JRC Publishes Part Three of Its Review of EC's Recommendation for a Definition of the Term Nanomaterial

The Joint Research Center (JRC) published on October 19, 2015, a report entitled Towards a review of the EC Recommendation for a definition of the term "nanomaterial": Part 3: Scientific-technical evaluation of options to clarify the definition and to facilitate its implementation. See https://ec.europa.eu/jrc/en/publication/eur-scientific-and-technical-research-reports/towards-review-ec-recommendation-definition-term-nanomaterial-part-3-scientific-technical The report provides JRC's scientific-technical evaluation of options to clarify the European Commission's (EC) 2011 Recommendation on a definition of nanomaterial. In 2013, JRC started to develop a series of three scientific-technical reports based on a list of tasks addressing specific points of the EC's Recommendation. In this third report, JRC describes scientific and technical options intended to clarify the wording and facilitate the implementation of the definition.
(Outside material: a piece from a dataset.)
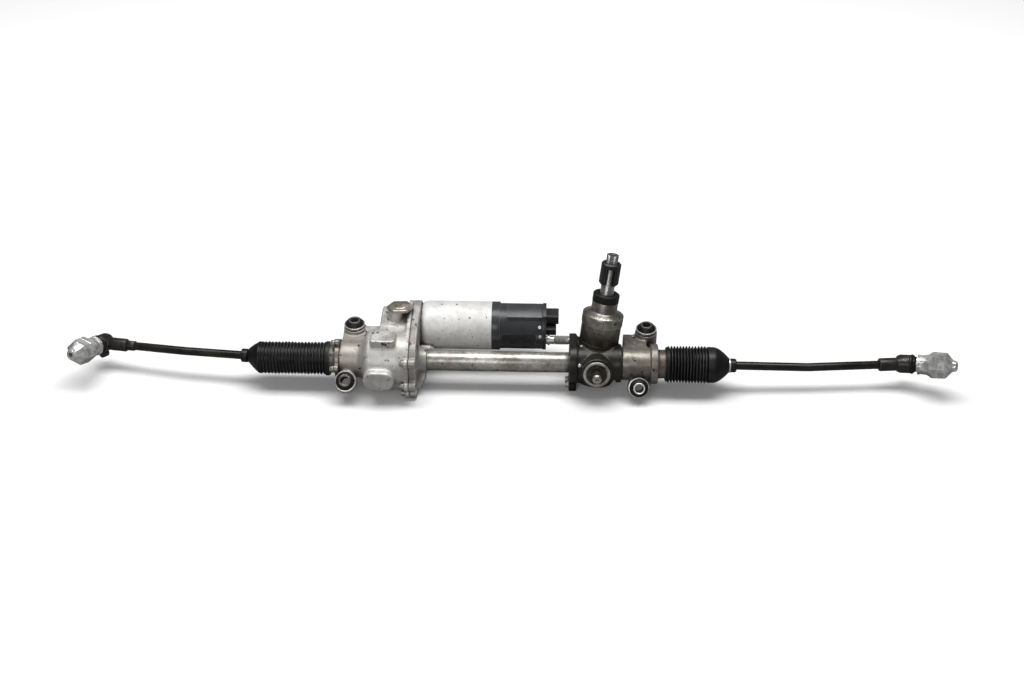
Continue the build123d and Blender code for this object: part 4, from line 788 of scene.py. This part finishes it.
# ------------------------------------------------------------------ yoke plug and adjuster
# Steel plug that closes the yoke's bore at the front, rusty in its recess, with a worn rim
# and the bright adjusting screw in its middle.
plug_steel = turned_finish("plug_steel", (0.15, 0.137, 0.118), (0.04, 0.033, 0.025), (0, -1, 0),
                           metallic=0.75, rough=0.32, patina_cut=(0.34, 0.60), corner_shade_amount=1.0, edge=4.2, wear=1.0,
                           mottling=0.6)
adjuster_steel = turned_finish("adjuster_steel", (0.74, 0.73, 0.71), (0.42, 0.37, 0.30), (0, -1, 0),
                               metallic=0.95, rough=0.22)
edged_piece("yoke_plug", plug_steel, 0.5 * MM)
plug_low, plug_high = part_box("yoke_plug")
plug_direction = Vector(rack_direction).cross(Vector(tower_direction)).normalized()
plug_size = plug_high - plug_low
plug_length = (plug_size.y - plug_size.x * abs(plug_direction.z)) / abs(plug_direction.y)
plug_front = (plug_low + plug_high) / 2 + plug_direction * plug_length / 2
rim_radius = plug_size.x / 2 / MM
rim_outline = in_metres([(-1.0, rim_radius - 4.0), (-1.0, rim_radius + 0.4), (0.2, rim_radius + 0.4),
                         (0.9, rim_radius - 0.3), (0.9, rim_radius - 3.2), (0.1, rim_radius - 4.0)])
rim_steel = turned_finish("rim_steel", (0.80, 0.78, 0.72), (0.16, 0.135, 0.105), tuple(plug_direction),
                          rough=0.30, patina_cut=(0.50, 0.64), mottling=0.6)
add_detail("plug_rim", spun(plug_front, plug_direction, rim_outline), rim_steel, "housing")
edged_piece("adjuster_screw", adjuster_steel, 0.5 * MM)

# ------------------------------------------------------------------ tie rods and rod ends
# Satin black steel rods with a brownish bloom, their threaded shanks, and forged rod ends.


def painted_finish(name, colour, bloom, rough, bare=(0.30, 0.27, 0.24)):
    """Thin black paint on steel: brown bloom, rubbed edges, a few bare specks and painted shade in corners.
    """
    made, tree, shader = new_material(name, 0.25)
    patches = blotches(tree, 26.0, 0.42, 0.78, detail=9.0, roughness=0.7, seed=15.0)
    aged = tint(tree, patches, colour, bloom)
    specks = blotches(tree, 120.0, 0.69, 0.72, detail=3.0, seed=16.0)
    speckled = tint(tree, number(tree, "MULTIPLY", specks, 0.7), aged, bare)
    # Painted shade: corners where near surfaces shut the light out darken the paint.
    corner_shade_mask = group_mask(tree, corner_shade_group, Reach=0.006, Amount=0.8)
    corner_shaded = tint(tree, corner_shade_mask, speckled, scaled(colour, 0.4))
    worn = group_mask(tree, edge_group, Radius=0.0008, Amount=0.7)
    tree.links.new(tint(tree, worn, corner_shaded, bare), shader.inputs["Base Color"])
    tree.links.new(level(tree, patches, low=rough - 0.06, high=rough + 0.16), shader.inputs["Roughness"])
    bump(tree, shader, grain_height(tree, 300.0, 4.0), 0.06 * MM, 0.4)
    return made


rod_black = painted_finish("rod_black", (0.012, 0.011, 0.010), (0.036, 0.030, 0.024), rough=0.30)
forged_black = painted_finish("forged_black", (0.016, 0.015, 0.014), (0.055, 0.047, 0.038), rough=0.34,
                              bare=(0.42, 0.40, 0.37))
for side in ("left", "right"):
    edged_piece(f"tie_rod_{side}", rod_black, 0.4 * MM)
    edged_piece(f"rod_end_{side}", forged_black, 0.7 * MM)

# ------------------------------------------------------------------ stud caps and dust boots
# Each outer stud stands under a cap of bright pressed sheet: a crinkled round skirt, a hexagon
# body and a nose with a dark hole. A bulging rubber boot seals the ball joint below it.


def sheet_finish(name, colour, shade, crinkle_axis, crinkle_point, crinkle_reach):
    """Pressed bright sheet: scuffs, painted grey shade in cloudy patches and in corners, and creases round
    the skirt.
    """
    made, tree, shader = new_material(name, 0.62)
    cloudy = blotches(tree, 48.0, 0.42, 0.60, detail=8.0, roughness=0.72, seed=17.0)
    scuffs = blotches(tree, 90.0, 0.52, 0.62, detail=9.0, roughness=0.8, stretch=(1, 3, 1), seed=18.0)
    # Painted shade: cloudy patches of the bright sheet darken to the shade colour.
    base = tint(tree, number(tree, "MULTIPLY", cloudy, 0.85), colour, shade)
    scuffed = tint(tree, number(tree, "MULTIPLY", scuffs, 0.6), base, scaled(shade, 0.45))
    # Painted shade: corners where near surfaces shut the light out darken further.
    corner_shade_mask = group_mask(tree, corner_shade_group, Reach=0.006)
    corner_shaded = tint(tree, corner_shade_mask, scuffed, scaled(shade, 0.25))
    worn = group_mask(tree, edge_group, Radius=0.0008, Amount=0.8)
    tree.links.new(tint(tree, worn, corner_shaded, scaled(colour, 1.2)), shader.inputs["Base Color"])
    tree.links.new(level(tree, scuffs, low=0.16, high=0.36), shader.inputs["Roughness"])
    from_point = add_node(tree, "VectorMath", {0: own_place(tree), 1: crinkle_point},
                          operation="SUBTRACT").outputs[0]
    along = add_node(tree, "VectorMath", {0: from_point, 1: crinkle_axis},
                     operation="DOT_PRODUCT").outputs["Value"]
    skirt = level(tree, along, crinkle_reach, 0.0, 0.12, 1.0)
    creases = grain_height(tree, 210.0, 3.0, distortion=1.8)
    bump(tree, shader, number(tree, "MULTIPLY", creases, skirt), 1.8 * MM, 1.0)
    return made


# Outlines in mm along the stud and from it, measured from the ball's centre
cap_line = [(22.0, 15.6), (22.0, 16.8), (26.0, 15.9), (31.0, 16.3), (36.0, 17.0), (40.0, 18.6), (44.0, 20.6),
            (46.0, 20.9), (53.0, 20.7), (53.6, 20.2), (54.2, 20.7), (66.0, 20.4), (68.5, 19.6), (77.0, 11.0),
            (79.0, 9.6), (84.0, 8.6), (85.0, 7.6), (85.0, 4.2), (78.0, 4.2), (77.0, 9.0), (66.0, 18.8),
            (44.0, 18.8), (36.0, 15.6)]
dust_line = [(9.1, 8.0), (9.1, 15.0), (10.2, 16.0), (12.0, 16.4), (13.8, 15.7), (15.2, 13.9), (16.4, 12.9),
             (17.8, 12.8), (19.2, 11.6), (21.0, 9.9), (21.0, 6.2), (17.5, 6.2)]
skirt_start, skirt_end = 22.0 * MM, 42.0 * MM
crinkles_fade = (34 * MM, 42 * MM)
faces_begin, faces_fade, face_reach = (38 * MM, 45 * MM), (82 * MM, 74 * MM), 0.93


def cap_form(point, axis):
    """A pressed cap: round skirt, six-sided body and a tapered nose round an open hole."""
    work = spun(point, axis, in_metres(cap_line), steps=96)
    along = Vector(axis).normalized()
    first = along.orthogonal().normalized()
    second = along.cross(first)
    for vert in work.verts:
        offset = vert.co - Vector(point)
        height = offset.dot(along)
        away = offset - along * height
        turn = atan2(away.dot(second), away.dot(first)) % radians(60) - radians(30)
        faceted = between(height, *faces_begin) * between(height, *faces_fade)
        crinkle = noise.noise(vert.co * 130.0) * (1.0 - between(height, *crinkles_fade))
        dent = noise.noise(vert.co * 60.0 + Vector((5, 0, 0))) * 0.35
        away *= 1.0 + faceted * (face_reach / cos(turn) - 1.0)
        vert.co = Vector(point) + along * height + away + away.normalized() * (crinkle + dent) * MM
    return work


for side in ("left", "right"):
    turn = joint_of[f"outer_joint_turn_{side}"]
    ball_centre = Vector(turn["pos_m"])
    stud_direction = Vector(turn["axis"]).normalized()
    cap_metal = sheet_finish(f"cap_sheet_{side}", (0.95, 0.95, 0.94), (0.36, 0.355, 0.34),
                             tuple(stud_direction), tuple(ball_centre + stud_direction * skirt_start),
                             skirt_end - skirt_start)
    add_piece(f"pressed_cap_{side}", cap_form(ball_centre, stud_direction), cap_metal,
              f"shield_cap_{side}", crease=24.0)
    dust_piece = new_object(f"dust_bulge_{side}", spun(ball_centre, stud_direction, in_metres(dust_line),
                                                       steps=72), collar_rubber, crease=55.0)
    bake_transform(dust_piece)
    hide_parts(f"dust_boot_{side}")

# ------------------------------------------------------------------ pieces inside
# Nothing of these shows from outside, and the CAD nodes keep their shapes: ground steel, cast
# and sintered metal, rubber belt, plastic seats and the green board get their own finish.
ground_steel = turned_finish("ground_steel", (0.66, 0.65, 0.63), (0.46, 0.43, 0.38), rack_direction,
                             metallic=0.95, rough=0.22)
dull_steel = turned_finish("dull_steel", (0.46, 0.45, 0.43), (0.28, 0.25, 0.21), rack_direction,
                           metallic=0.9, rough=0.40)
seat_plastic = plastic_finish("seat_plastic", (0.62, 0.60, 0.54), (0.75, 0.74, 0.70), rough=0.45)
board_green = plastic_finish("board_green", (0.03, 0.16, 0.07), (0.35, 0.42, 0.36), rough=0.5)
belt_rubber = rubber_finish("belt_rubber", (0.022, 0.022, 0.022), (0.07, 0.07, 0.07), rough=0.6)
inner_nodes = {
    ground_steel: ["rack_bar", "ball_nut", "nut_balls", "pinion_shaft", "torsion_bar", "bearings",
                   "inner_socket_left", "inner_socket_right", "ball_stud_left", "ball_stud_right"],
    dull_steel: ["large_pulley", "small_pulley", "rotor", "stator", "yoke_spring", "end_shield", "yoke"],
    seat_plastic: ["rack_bush", "inner_seat_left", "inner_seat_right", "outer_seat_left",
                   "outer_seat_right"],
    board_green: ["circuit_board"],
    belt_rubber: ["belt"],
    cover_plastic: ["torque_sensor"],
}
for material, nodes in inner_nodes.items():
    for node in nodes:
        mesh = frame["nodes"][node].data
        mesh.materials.clear()
        mesh.materials.append(material)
JRC states that the scope of the definition regarding the origin of nanomaterials should remain unchanged, addressing natural, incidental, and manufactured nanomaterials. According to JRC, because of the regulatory purpose of the definition, there is little evidence to support deviating from size as the sole defining property of a nanoparticle or from the range of 1 nanometer (nm) to 100 nm as the definition of the nanoscale. JRC notes that clarification of some terms used in the definition and additional implementation guidance would be useful. JRC cautions, however, that relying only on guidance documents for essential parts of the definition could lead to unintended differences in the implementation and decision making.